Lighting up homes in a village like Dharnai means giving women and girls in rural India a chance at education; a chance to live their lives with dignity and respect; and a chance for better health and livelihood. Ranti Devi, a local resident, sounded confident when she said: “We had a lot of problems in the past, but since the lights have been installed in our homes it has been easier for us to cook and for our children to study. We can walk around in the streets at night without any fear”.
Samit Aich, executive director of Greenpeace India, said at the launch of the project: “The coal-fired and nuclear-fired power plants of the country will not be able to reach the Dharnais of the country. Nor will they be able to address global climate concerns and India's commitments towards those concerns. India needs to seriously reconsider its energy strategy and prioritise renewable energy for social and climate justice.”
There is a story here that goes well beyond India. For decades, Dharnai was subjected to apathy. But, today it is self-reliant. People of Dharnai don’t depend on the conventional grid to empower their lives anymore. In a power-deficit country, where thousands of villages are still living in darkness, where the state is unable to provide uninterrupted electricity even to the metros, Dharnai has set a benchmark on how decentralised renewable energy is a workable solution.

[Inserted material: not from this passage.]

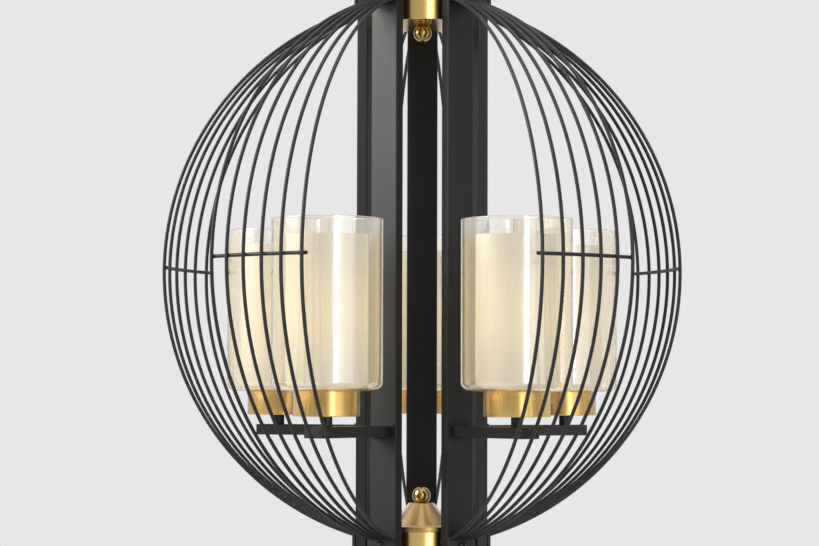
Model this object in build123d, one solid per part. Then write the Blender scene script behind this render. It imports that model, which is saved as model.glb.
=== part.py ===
from build123d import *

import os
from math import atan2, cos, degrees, pi, radians, sin, sqrt

# A pendant lamp in the manner of a Chinese lantern. Five flat black pillars stand in a ring,
# five lamps with double glass shades reach out between the pillars and the cage on arms, and
# five fans of bent wire close round them as an open globe. Brass drums hold the pillars at
# both ends of the globe, and the whole lamp hangs on a stem from a ceiling canopy.
#
# Lengths are in millimetres and angles in degrees. The origin is on the ceiling, at the
# middle of the canopy, and +Z points up, so the lamp lies below zero. Pieces that stand
# round the axis are drawn pointing along +X and are then turned to their place.

# Ring of pillars, arms and wire fans
SECTORS = 5
BACK_AZIMUTH = 90.0
FIT_GAP = 0.05
SCREW_CLEARANCE = 0.35

# Globe of wires
GLOBE_RADIUS = 296.0
WIRE_DIAMETER = 4.0
WIRE_SIDES = 8
WIRES_PER_FAN = 6
WIRE_PITCH_ANGLE = 4.7
WIRE_END_INSET = 2.5
WIRE_END_PITCH = 5.4
BAR_OVERHANG_ANGLE = 0.8
BAR_INSET = 3.6
BAR_HEIGHT = 4.0

# Pillars, flat rectangular tubes
PILLAR_HALF_HEIGHT = 390.0
PILLAR_INNER_RADIUS = 60.0
PILLAR_DEPTH = 12.5
PILLAR_WIDTH = 35.0
PILLAR_WALL = 1.5
PILLAR_EDGE = 1.2
PLUG_LENGTH = 12.0

# Bracket plates that carry the wire fans
BRACKET_WIDTH = 36.5
BRACKET_THICKNESS = 3.4
BRACKET_HEIGHT = 24.0
BRACKET_EDGE_TO_SCREW = 10.0
BRACKET_CORNER = 3.0
CAGE_SCREW_HEIGHT = 305.0

# Screws and nuts
M6_DIAMETER = 5.9
M6_HEAD_DIAMETER = 10.5
M6_HEAD_HEIGHT = 3.3
M6_SOCKET = 4.0
M6_SOCKET_DEPTH = 1.9
M6_FLUSH_HEAD_DIAMETER = 11.3
M6_FLUSH_HEAD_HEIGHT = 3.3
M6_NUT_WIDTH = 10.0
M6_NUT_HEIGHT = 5.0
M5_DIAMETER = 4.9
M5_SOCKET = 3.0
M5_FLUSH_HEAD_DIAMETER = 9.4
M5_FLUSH_HEAD_HEIGHT = 2.6
M5_GRIP = 13.0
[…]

When, in the name of development and power generation, ancient forests are being cleared, communities displaced, wildlife disturbed, Dharnai provides a roadmap for sustainable development. The village has shattered all the myths that cynics have been propagating about the supposed non-feasibility of renewable energy. Its solar-powered micro-grid could be a game-changer, a model for bringing clean and reliable energy to millions across the world.